Just got an email from the publisher.  I’ve made it from the slush pile and through the editorial board.  They liked the revision.  The final decision on whether or not to publish will be made at a meeting next month of their sales and marketing team.

One thing I’m learning is that the wheels of the publishing machine move rather slowly but deliberately.

Patience.

I think I’m having an out-of-body experience.

Now What?

Well, the publisher who contacted me said the acquisitions board would meet in late February/early March.

We’re coming to the end of March with no further word from the publisher, so I have to assume they decided not to publish my manuscript.

A dream-crushing experience once again.  How should I, as an author, respond?

I checked their website.  They’re open for submissions once again.  I sent another manuscript.

Stand up.  Dust yourself off.  Get back in the game.

So, This is Where Things Stand…

Four years ago, I sent a picture book manuscript to a small publishing house that was accepting submissions.  I never heard from them and eventually forgot I had submitted to them at all.

At the end of November, I received an email from one of the editors there, asking me if the manuscript were still available.  I responded in the affirmative right away and began looking for the long-abandoned ledger I had used to keep track of submissions.  There it was, January 28, 2015, via snail mail.

December and January dragged on with no further word until January 30th when another email announced that the editorial team liked the story but wanted a minor revision.  They wanted it before the acquisitions board met at the end of February/beginning of March.

Hackles up.  Paralyzing fear.  I kept my cool, though, and responded that I’d work on it and send the revision in soon.  I had a few weeks to make or break my chances of being published.  No pressure, right?

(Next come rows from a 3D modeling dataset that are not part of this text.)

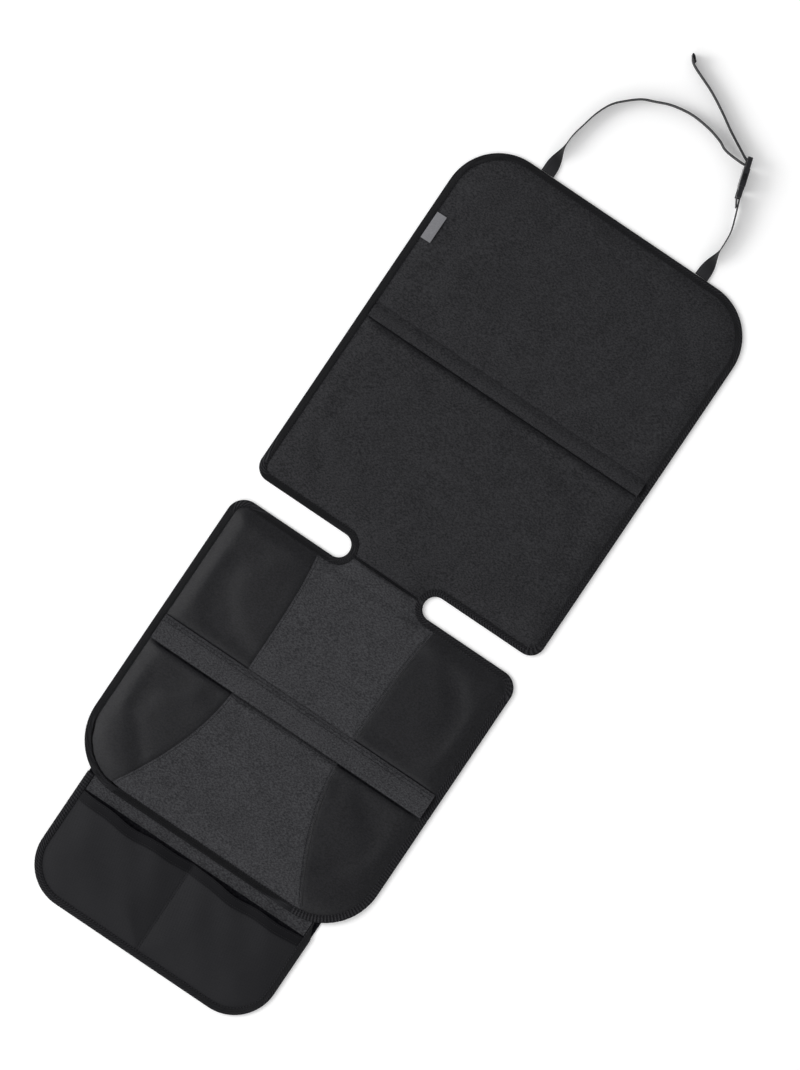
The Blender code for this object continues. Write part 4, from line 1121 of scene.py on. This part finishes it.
def sag(x):
    """How far the mouth of each pocket sags below its own line, uneven between the sides and the divider."""
    share = np.abs(np.asarray(x)) / (POCKET_WIDTH / 2 - TAPE_WIDTH)
    uneven = 1 - SAG_UNEVEN + SAG_UNEVEN * np.cos(np.asarray(x) * SAG_WAVE + 1.0)
    return MOUTH_SAG * np.sin(np.clip(share, 0, 1) * math.pi) * uneven - MOUTH_CLOSED


def let_sag(obj):
    """Moves the pocket's front down with its mouths."""
    for vertex in obj.data.vertices:
        near = float(smooth_step((vertex.co.y - HEM_TAPE_FOOT + SAG_REACH) / SAG_REACH))
        vertex.co.y -= float(sag(vertex.co.x)) * near


def make_pocket():
    edge = TAPE_THICK + GAP
    outline = pocket_line(edge, POCKET_TAPE_TOP + GAP)
    side = POCKET_WIDTH / 2 - edge
    outline = np.vstack([[(-side, POCKET_TUCK_TOP)], outline, [(side, POCKET_TUCK_TOP)]])
    rim_low = backing_low(POCKET_RIM, False)

    def low(points):
        past = np.clip((points[:, 1] - POCKET_TAPE_TOP - GAP) / RIM_REACH, 0, 1)
        return (rim_low(points) - DOT_RISE) * (1 - past)

    top = raised(low, CLOTH)
    backing = cloth_layer("pocket_lining_cloth", outline, COARSE, top, low, LINING)
    dress(backing, "pocket_lining", "pocket_backing")

    band_side = POCKET_WIDTH / 2 - TAPE_WIDTH - 3 * GAP
    strip = rectangle(-band_side, band_side, MOUTH, POCKET_TUCK_TOP)
    strip_top = raised(top, GAP + CLOTH)
    upper = cloth_layer("pocket_strip", strip, FINE, strip_top, raised(strip_top, -CLOTH), GREY_CLOTH)
    dress(upper, "grey_cloth", "pocket_upper_band")

    net_outline = pocket_line(edge, HEM_TAPE_TOP - TUCK)
    mesh_top = raised(mesh_low, MESH_THICK)
    front = cloth_layer("pocket_net_front", net_outline, MESH_STEP, mesh_top, mesh_low, NET)
    let_sag(front)
    dress(front, "mesh", "pocket_mesh_left", "pocket_mesh_right")

    hem_side = POCKET_WIDTH / 2 - TAPE_WIDTH - GAP
    hem = rectangle(-hem_side, hem_side, HEM_TAPE_FOOT, HEM_TAPE_TOP)
    hem_low = raised(mesh_top, GAP)
    hem_top = raised(hem_low, HEM_TAPE_THICK)
    hem_tape = cloth_layer("pocket_hem_binding", hem, MESH_STEP, hem_top, hem_low, TAPE)
    let_sag(hem_tape)
    dress(hem_tape, "edge_tape", "pocket_hem_tape_left", "pocket_hem_tape_right")
    return [backing, upper, front, hem_tape]


POCKET = make_pocket()


# Label tab


TAB_CLEAR = 2 * GAP + 0.0004


def make_tab():
    left, top_y = -SIDE_INSIDE_TAPE, BACK_TOP - TAB_BELOW_TOP
    outline = rectangle(left, left + TAB_REACH, top_y - TAB_LENGTH, top_y)

    low = raised(lambda points: crown(points, [HEM_STITCH]), COVER_FLANGE + CLOTH + TAB_CLEAR)
    tab = cloth_layer("label_cloth", outline, 0.002, raised(low, TAB_THICK), low, LABEL)
    dress(tab, "label", "label_tab")
    return tab


TAB = make_tab()


# Stitches


def world_tree(objects):
    vertices, faces = [], []
    for obj in objects:
        start = len(vertices)
        vertices += [tuple(v.co) for v in obj.data.vertices]
        faces += [tuple(start + i for i in face.vertices) for face in obj.data.polygons]
    return BVHTree.FromPolygons(vertices, faces)


SURFACE = world_tree([*COVERS, FOLD_BAND, *TAPES, *POCKET, TAB])
STITCH_PITCH, STITCH_LENGTH, STITCH_RADIUS, STITCH_SIDES = 0.0036, 0.0027, 0.0004, 5
# Points along a stitch: the share of its length from its middle, and the height above the cloth
STITCH_ARCH = ((-0.5, -0.0002), (-0.28, 0.00018), (0.28, 0.00018), (0.5, -0.0002))
ROW_INSET = 0.002


def stitches(name, rows, closed=False, pitch=STITCH_PITCH):
    """Rows of thread, each stitch a small arched strand that dips into the cloth at both ends."""
    vertices, faces = [], []
    for row in rows:
        line = np.vstack([row, row[:1]]) if closed else np.asarray(row)
        lengths = np.concatenate([[0.0], np.cumsum(np.linalg.norm(np.diff(line, axis=0), axis=1))])
        count = max(1, int(lengths[-1] / pitch))
        for i in range(count):
            start_at = (i + 0.5) * lengths[-1] / count
            spots = []
            for share, height in STITCH_ARCH:
                at = start_at + share * STITCH_LENGTH
                x, y = (float(np.interp(at, lengths, line[:, axis])) for axis in (0, 1))
                hit = SURFACE.ray_cast(Vector((x, y, 1)), Vector((0, 0, -1)))[0]
                if hit is None:
                    break
                spots.append(hit + Vector((0, 0, height)))
            if len(spots) < len(STITCH_ARCH):
                continue
            run = (spots[-1] - spots[0]).normalized()
            side = run.cross(Vector((0, 0, 1))).normalized()
            up = side.cross(run)
            first = len(vertices)
            for spot in spots:
                for k in range(STITCH_SIDES):
                    a = 2 * math.pi * k / STITCH_SIDES
                    vertices.append(spot + (side * math.cos(a) + up * math.sin(a)) * STITCH_RADIUS)
            faces += tube(len(spots), STITCH_SIDES, first)
    made = new_object(name, vertices, faces, THREAD, 60)
    return dress(made, "edge_tape")


def across_row(y, half):
    return np.array([(-half, y), (half, y)])


def groove_shade_rows(y, half, count):
    """Rows of black thread packed side by side at the bottom of a groove, just below the line y: a sewn line,
    thickened into a near-solid dark strip as painted shade of the groove.
    """
    return [across_row(y - 0.0003 - 0.0008 * i, half) for i in range(count)]


def sagging_row(y, half):
    """A row that sags with the pocket's mouths."""
    xs = np.linspace(-half, half, 120)
    return np.column_stack([xs, y - sag(xs)])


def seam_row(half, low_y, high_y, sign, beside):
    """A row on one side of a curved seam."""
    ys = np.linspace(low_y, high_y, 60)
    return np.column_stack([sign * (half(ys) + beside), ys])


def make_stitches():
    inner_half = PANEL_WIDTH / 2 - TAPE_WIDTH - ROW_INSET
    stitches("binding_stitches", [mat_ring(TAPE_WIDTH - 0.0022)], closed=True)
    stitches("pocket_binding_stitches", [pocket_line(TAPE_WIDTH - 0.0022, POCKET_TAPE_TOP - ROW_INSET)])
    stitches("back_fold_stitches", [across_row(HEM_STITCH, inner_half)])
    neck_half = NECK_WIDTH / 2 - TAPE_WIDTH
    # Neck crease and back groove: packed thread rows, partly a seam and mostly painted shade that darkens
    # each groove.
    stitches("neck_crease_shade_threads", groove_shade_rows(CREASE, neck_half, 5), pitch=STITCH_LENGTH)
    stitches("back_groove_shade_threads", groove_shade_rows(HEM_EDGE, inner_half, 3), pitch=STITCH_LENGTH)
    band_rows = (BAND_TOP - 0.004, BAND_TOP - 0.0085, BAND_EDGE - 0.006)
    stitches("seat_band_stitches", [across_row(y, inner_half) for y in band_rows])
    seams = []
    for sign in (-1, 1):
        for beside in (-0.003, 0.003):
            seams.append(seam_row(front_half, BAND_EDGE - 0.004, SEAT_FRONT + 0.016, sign, beside))
            seams.append(seam_row(rear_half, BAND_TOP + 0.003, SEAT_TOP - 0.012, sign, beside))
    stitches("patch_seam_stitches", seams)
    hem_half = POCKET_WIDTH / 2 - TAPE_WIDTH - ROW_INSET
    hem_rows = (HEM_TAPE_TOP - 0.003, HEM_TAPE_FOOT + 0.003)
    stitches("pocket_hem_stitches", [sagging_row(y, hem_half) for y in hem_rows])
    ends = (HEM_TAPE_TOP - 0.001, POCKET_END + TAPE_WIDTH)
    divider = [np.array([(x, y) for y in ends]) for x in (-0.0018, 0.0018)]
    stitches("pocket_divider_stitches", divider)
    front_half_width = PANEL_WIDTH / 2 - SEAT_FRONT_RADIUS
    front_rows = (SEAT_FRONT + 0.0022, SEAT_FRONT + 0.0050)
    stitches("seat_front_stitches", [across_row(y, front_half_width) for y in front_rows])


make_stitches()
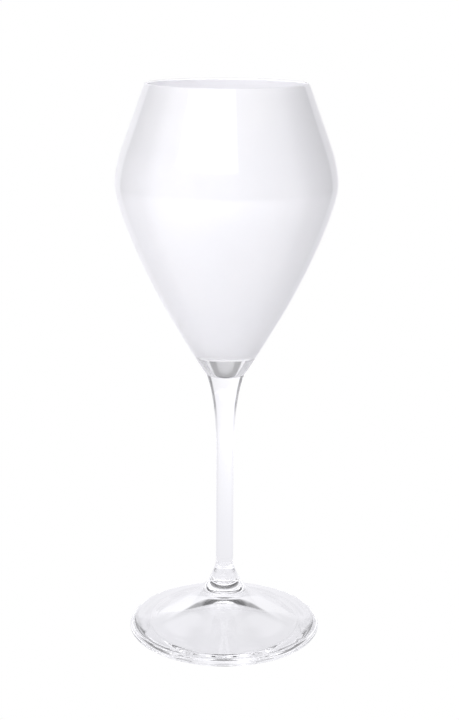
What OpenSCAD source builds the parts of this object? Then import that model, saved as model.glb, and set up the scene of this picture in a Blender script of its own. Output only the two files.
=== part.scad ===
// Stemmed wine glass: a clear blown bowl cased over a white opal lining,
// on a drawn stem, a bell-shaped collar and a round foot that is domed underneath.
// Every piece is a solid of revolution about Z, in millimetres, standing on Z = 0.

/* [Overall] */
// Height from the table to the rim
total_h = 230; // [215:1:245]

/* [Bowl] */
// Outside diameter at the rim
rim_d = 64.3; // [60:0.1:70]
// Outside diameter at the belly, the widest level
belly_d = 88.4; // [84:0.1:94]
// Height of the belly above the table
belly_z = 190.8; // [188:0.1:194]
// Height at which the straight upper taper starts
taper_z = 207; // [204:0.5:210]
// Lean of the upper taper from the vertical, in degrees
taper_angle = 20.3; // [18:0.1:22]
// Height at which the lower cone ends and the side starts to round
cone_z = 136; // [130:0.5:142]
// Outside diameter at that height
cone_d = 43.7; // [42:0.1:46]
// Lean of the lower cone from the vertical, in degrees
cone_angle = 30.8; // [30:0.1:32.5]
// Lean of the bowl's side just above the stem joint, in degrees
shoulder_angle = 39.5; // [33:0.5:44]
// Thickness of the clear casing
casing_t = 0.9; // [0.7:0.05:1.3]
// Thickness of the white lining
lining_t = 0.4; // [0.3:0.05:0.6]
// Height of the lowest point of the casing's inside
cavity_z = 122; // [120:0.5:126]

/* [Stem] */
// Diameter of the straight part of the stem
stem_d = 7.25; // [6:0.05:8]
// Height of the joint between the stem and the bowl
bowl_joint_z = 112.9; // [110:0.1:115]
// Diameter at that joint
bowl_joint_d = 15.7; // [15:0.1:17]
// Height at which the stem starts to flare
flare_z = 55; // [45:1:62]
// How late the flare opens: a larger number keeps the stem straight for longer
flare_power = 4.9; // [3:0.1:6]

/* [Foot] */
// Diameter of the foot
foot_d = 80.2; // [74:0.1:88]
// Thickness of the foot at its edge
edge_h = 4.5; // [3:0.1:5]
// Height of the joint between the stem and the collar
collar_joint_z = 30.8; // [29:0.1:33]
// Height of the joint between the collar and the foot
disc_joint_z = 18; // [17:0.1:19]
// Diameter at that joint
disc_joint_d = 20.3; // [19:0.1:22]
// Slope of the collar just above that joint, in degrees
collar_slope = 48; // [44:1:52]
// Slope of the foot just below that joint, in degrees
foot_slope = 49; // [40:0.5:52]
// Slope of the foot's top at its edge, in degrees
edge_slope = 6; // [2:0.5:12]
// Inner radius of the flat ring that stands on the table
ring_inner_r = 30.6; // [28:0.1:32]
// Outer radius of that ring
ring_outer_r = 33.5; // [33:0.1:36]
// Depth of the domed hollow under the foot, at its centre
hollow_h = 12.4; // [9:0.1:14]
// Slope of that hollow at the ring, in degrees
hollow_slope = 20.5; // [16:0.5:23]

/* [Hidden] */

$fn = 120;

// Lengths of the curve handles, which say how full each curve is
shoulder_handle = 3.4;
cone_low_handle = 5.2;
cone_high_handle = 20;
belly_low_handle = 9.2;
belly_high_handle = 6.4;
taper_handle = 2.4;
cavity_floor_handle = 9.5;
cavity_wall_handle = 17.5;
collar_high_handle = 3.4;
collar_low_handle = 6.3;
foot_inner_handle = 6;
foot_outer_handle = 10.8;
hollow_ring_handle = 18.6;
hollow_top_handle = 6.8;

// Slope at which the stem runs into the collar, from the vertical
collar_lean = 7;
// How far the rounding of the foot's edge reaches in, and how high its widest level is
edge_inset = 1.4;
edge_mid_share = 0.6;

// Steps along each curve
base_steps = 6;
lower_steps = 12;
upper_steps = 7;
cavity_steps = 8;
flare_steps = 14;
collar_steps = 8;
disc_steps = 14;
edge_steps = 5;

rim_r = rim_d / 2;
belly_r = belly_d / 2;
bowl_joint_r = bowl_joint_d / 2;
stem_r = stem_d / 2;
foot_r = foot_d / 2;
edge_mid_z = edge_mid_share * edge_h;
cone_top = [cone_d / 2, cone_z];
taper_foot = [rim_r + (total_h - taper_z) * tan(taper_angle), taper_z];
disc_joint = [disc_joint_d / 2, disc_joint_z];
edge_top = [foot_r - edge_inset, edge_h];

// The direction that leans out from the vertical by an angle, going up
function leaning(angle) = [sin(angle), cos(angle)];

// The direction that falls below the horizontal by an angle, going out
function falling(angle) = [cos(angle), -sin(angle)];

// A point of the cubic curve with the four control points p
function curve_point(p, t) =
    pow(1 - t, 3) * p[0] + 3 * pow(1 - t, 2) * t * p[1] + 3 * (1 - t) * t * t * p[2] + pow(t, 3) * p[3];

// The points of that curve
function curve(p, steps) = [for (i = [0:steps]) curve_point(p, i / steps)];

// The points of an ellipse about c, with the half axes a, between the angles from and to
function ellipse_arc(c, a, from, to) =
    [for (i = [0:edge_steps]) let (w = from + (to - from) * i / edge_steps) c + [a[0] * cos(w), a[1] * sin(w)]];

// The outline moved inwards by t, square to itself
function inset(pts, t) =
    [for (i = [0:len(pts) - 1])
        let (d = pts[min(i + 1, len(pts) - 1)] - pts[max(i - 1, 0)])
        pts[i] + t * [-d[1], d[0]] / norm(d)];

// All the points but the first, for a curve that carries on from the one before
function rest(pts) = [for (i = [1:len(pts) - 1]) pts[i]];

function backwards(pts) = [for (i = [len(pts) - 1:-1:0]) pts[i]];

// The outside of the solid bottom of the bowl, from the stem joint to the top of the cone
base_curve = curve([
    [bowl_joint_r, bowl_joint_z],
    [bowl_joint_r, bowl_joint_z] + shoulder_handle * leaning(shoulder_angle),
    cone_top - cone_low_handle * leaning(cone_angle),
    cone_top
], base_steps);

// The outside of the bowl from there to the start of the taper
bowl_side = concat(
    curve([
        cone_top,
        cone_top + cone_high_handle * leaning(cone_angle),
        [belly_r, belly_z - belly_low_handle],
        [belly_r, belly_z]
    ], lower_steps),
    rest(curve([
        [belly_r, belly_z],
        [belly_r, belly_z + belly_high_handle],
        taper_foot - taper_handle * leaning(-taper_angle),
        taper_foot
    ], upper_steps))
);

// The inside of a wall of thickness t: a round cavity floor at floor_z, the side, and the rim
function wall_inside(t, floor_z) =
    let (
        side = inset(bowl_side, t),
        floor_curve = curve([
            [0, floor_z],
            [cavity_floor_handle, floor_z],
            side[0] - cavity_wall_handle * leaning(cone_angle),
            side[0]
        ], cavity_steps)
    )
    concat(floor_curve, rest(side), [[rim_r - t / cos(taper_angle), total_h]]);

casing_inside = wall_inside(casing_t, cavity_z);
lining_inside = wall_inside(casing_t + lining_t, cavity_z + lining_t);

module turned(outline) {
    rotate_extrude() polygon(outline);
}

module bowl() {
    color([0.88, 0.91, 0.95, 0.4])
    turned(concat(
        [[0, bowl_joint_z]],
        base_curve,
        rest(bowl_side),
        [[rim_r, total_h]],
        backwards(casing_inside)
    ));
}

module white_lining() {
    color([0.96, 0.96, 0.98])
    turned(concat(casing_inside, backwards(lining_inside)));
}

module stem() {
    flare = [for (i = [0:flare_steps])
        let (s = i / flare_steps)
        [stem_r + (bowl_joint_r - stem_r) * pow(s, flare_power), flare_z + (bowl_joint_z - flare_z) * s]];
    color([0.9, 0.92, 0.95, 0.4])
    turned(concat(
        [[0, collar_joint_z], [stem_r, collar_joint_z]],
        flare,
        [[0, bowl_joint_z]]
    ));
}

module foot_collar() {
    side = curve([
        [stem_r, collar_joint_z],
        [stem_r, collar_joint_z] - collar_high_handle * leaning(-collar_lean),
        disc_joint - collar_low_handle * falling(collar_slope),
        disc_joint
    ], collar_steps);
    color([0.86, 0.88, 0.93, 0.4])
    turned(concat([[0, collar_joint_z]], side, [[0, disc_joint_z]]));
}

module foot_disc() {
    top = curve([
        disc_joint,
        disc_joint + foot_inner_handle * falling(foot_slope),
        edge_top - foot_outer_handle * falling(edge_slope),
        edge_top
    ], disc_steps);
    upper_edge = ellipse_arc([edge_top[0], edge_mid_z], [edge_inset, edge_h - edge_mid_z], 90, 0);
    lower_edge = ellipse_arc([ring_outer_r, edge_mid_z], [foot_r - ring_outer_r, edge_mid_z], 0, -90);
    hollow = curve([
        [ring_inner_r, 0],
        [ring_inner_r, 0] - hollow_ring_handle * falling(hollow_slope),
        [hollow_top_handle, hollow_h],
        [0, hollow_h]
    ], disc_steps);
    color([0.86, 0.88, 0.93, 0.4])
    turned(concat([[0, disc_joint_z]], top, rest(upper_edge), rest(lower_edge), hollow));
}

bowl();
white_lining();
stem();
foot_collar();
foot_disc();
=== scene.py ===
import math

import bmesh
import bpy
from mathutils import Matrix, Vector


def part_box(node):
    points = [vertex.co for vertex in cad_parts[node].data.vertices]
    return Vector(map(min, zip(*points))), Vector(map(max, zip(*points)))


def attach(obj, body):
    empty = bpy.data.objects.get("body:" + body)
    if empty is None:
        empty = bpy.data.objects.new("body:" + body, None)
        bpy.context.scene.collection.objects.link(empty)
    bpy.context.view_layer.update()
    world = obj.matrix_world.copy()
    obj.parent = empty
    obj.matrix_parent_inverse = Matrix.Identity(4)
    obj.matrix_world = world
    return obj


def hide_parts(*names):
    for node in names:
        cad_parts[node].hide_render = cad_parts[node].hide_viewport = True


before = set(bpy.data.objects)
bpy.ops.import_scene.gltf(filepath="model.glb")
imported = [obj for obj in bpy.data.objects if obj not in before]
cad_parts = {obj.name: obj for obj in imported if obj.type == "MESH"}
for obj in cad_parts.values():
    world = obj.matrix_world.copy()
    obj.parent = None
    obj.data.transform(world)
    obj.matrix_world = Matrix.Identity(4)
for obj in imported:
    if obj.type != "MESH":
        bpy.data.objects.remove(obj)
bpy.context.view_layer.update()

MM = 0.001

# ---------------------------------------------------------------- sizes, as in the CAD

BOWL_LOW, BOWL_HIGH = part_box("bowl")
STEM_LOW, STEM_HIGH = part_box("stem")
DISC_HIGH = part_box("foot_disc")[1]
COLLAR_LOW, COLLAR_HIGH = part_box("foot_collar")

TOTAL_H = BOWL_HIGH.z
BELLY_R = BOWL_HIGH.x
BOWL_JOINT_Z = BOWL_LOW.z
BOWL_JOINT_R = STEM_HIGH.x
COLLAR_JOINT_Z = STEM_LOW.z
DISC_JOINT = (COLLAR_HIGH.x, COLLAR_LOW.z)
FOOT_R = DISC_HIGH.x

# angles are in degrees: a lean or a taper from the vertical, a slope from the horizontal
RIM_R = 32.15 * MM
BELLY_Z = 190.8 * MM
TAPER_Z = 207 * MM
TAPER_ANGLE = 20.3
CONE_TOP = (21.85 * MM, 136 * MM)
CONE_ANGLE = 30.8
SHOULDER_ANGLE = 39.5
CASING_T = 0.9 * MM
LINING_T = 0.4 * MM
CAVITY_Z = 122 * MM
LIP_H = 0.5 * MM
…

I spent the first few days frantically trying to think of a way to revise the scene in question.  It had seemed simple and elegant to me at the time and quite frankly, I didn’t see why it should be changed.  They thought it was confusing.

Breathe.  Take another bite of that reality sandwich.

I can’t self-publish the story because I can’t draw.  I also can’t afford to pay someone to do the illustrations for me.  Could I swallow my pride and do what they asked?  What if I changed the story and the acquisitions board passed on it?

A fellow writer I know had been through this song and dance.  Agent acquired.  Publisher interested.  Publisher asked for a revision.  Revision submitted.  Publisher passed.

Was I compromising my manuscript?  Would the manuscript go from being liked to being rejected?

After several false starts, I thought I had a revision I liked; but I held off sending it in.  I like to let a story stew for a few days and then go back to it.  I tweaked it.  Waited.  Tweaked it some more.  The more I worked on it, the more the panic subsided.  Finally, I felt it was ready to be resubmitted.  Off it went, accompanied by an email that sounded upbeat and confident.

I had turned it around in a little over a week.  I sent it in and then put the folder away in my desk.  If I look at it again, I’m sure I’ll find something else to change.  The revision would spiral out of control and the editor would have no time to consider it before sending it to acquisitions.  If there is another change to be made, I want time to make it.

Unless the editor wants another revision, I probably won’t hear from them again until after the acquisitions board meets in a few weeks.  I’m trying to stay positive.

I wrote a good story.  I choked down my considerable sense of pride and made the revision they asked for.  I turned it around quickly.  I behaved professionally, even though I didn’t feel particularly professional.  Will it pay off?